I tempi cominciarono a cambiare, e cambiavano stili di vita ed esigenze. Nei nostri paesi si iniziava a non allevare più maiali, e non si confezionavano salami e lardo, ridondanti di grasso animale, nocivo alla salute.
Scomparivano alcuni mestieri come il “sanapurceddu”, il castratore di maiali, l’ombrellaio, il “piattaro”, l’arrotino, o affilatore di coltelli, all’epoca metallici, oggi di plastica monouso, “usa e getta”. Questi artigiani ambulanti, ad alta voce, annunciavano la loro presenza per vie e vicoli dei paesi, con la speranza, spesso vana, di racimolare qualche lira.
Oggi, tutto è cambiato! E in meglio! Napoli, da sempre Città metropolitana, dalle falde del Vesuvio lungo il proprio, vasto Golfo, era, con Parigi e Londra, città frequentata da scrittori ed artisti stranieri, e lo è ancora oggi.
I succitati giovani del Sud Italia emigrano con un loro rispettabile curriculum formativo; affrontano difficoltà esistenziali con la ben nota saggezza “terrona”; e gli stessi datori di lavoro, al Nord Italia, o in tutta Europa, accolgono a braccia aperte i nostri conterranei.
Quanto a Noi “Meridionali” rimasti al Sud, dobbiamo consolidare la buona fama dei nostri emigranti, perseguendo le vie del progresso in ogni settore. D’altronde, è ben noto il nostro orgoglio, associato a capacità di sacrificio, e parsimonia; e, speriamo nell’emigrazione di ritorno.
Oggi, quasi in ogni famiglia del Sud Italia, pur a basso reddito, è presente un’automobile, il cui costo - tra acquisto, assicurazione, manutenzione, carburante - si aggira sulla cifra di un salario. Nella maggior parte dei casi, la disponibilità dell’automobile è una necessità. In passato, al tempo della cosiddetta “Civiltà contadina”, l’asino era il mezzo di locomozione, e di trasporto, nei cofani laterali, di merce povera: legna, paglia, frutta e verdura. E nei cofani si trasportavano, persino, bambini e persone anziane.
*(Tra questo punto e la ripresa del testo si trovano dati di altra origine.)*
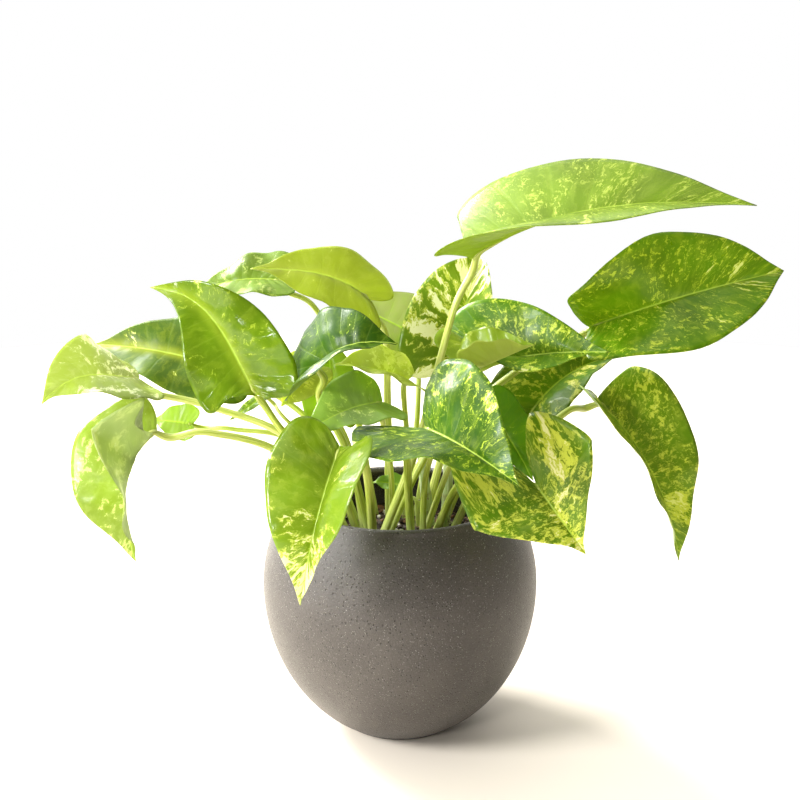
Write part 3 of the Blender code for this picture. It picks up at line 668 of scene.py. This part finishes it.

Se è vero che al Nord Italia “Non è tutto oro ciò che luccica”, è altrettanto vero che al Sud si deve porre maggiore attenzione al decoro urbano delle località turistiche, sollecitando le relative competenze amministrative. Per tutelare la incolumità dei viandanti, vanno risanati marciapiedi e strade con buche, ripuliti bordi viari invasi da sterpaglie, ridipinti “corrimani” di ringhiere arrugginite. Con ciò si crea lavoro, e si limita il numero dei percettori del “Reddito di Cittadinanza”.
La Basilicata tutta - dal Tirreno di Maratea allo Jonio del Metapontino, ai Sassi di Matera - è un museo a cielo aperto per Beni Ambientali, Artistici e Storici. In un passato recente, nella stagione estiva, si proponevano spettacoli memorabili in accoglienti “Parchi” e Giardini.
Oggi, sarebbe opportuno “calendarizzare”, in ogni località, il programma degli eventi, e darne una tempestiva informazione a turisti e residenti. Pur riconoscendo allo Smartphone la funzione di una enciclopedia tascabile, e di Albo pretorio potenziale, potrà essere utile qualche locandina cartacea, affissa sui muri, e nelle poche edicole e librerie ancora esistenti.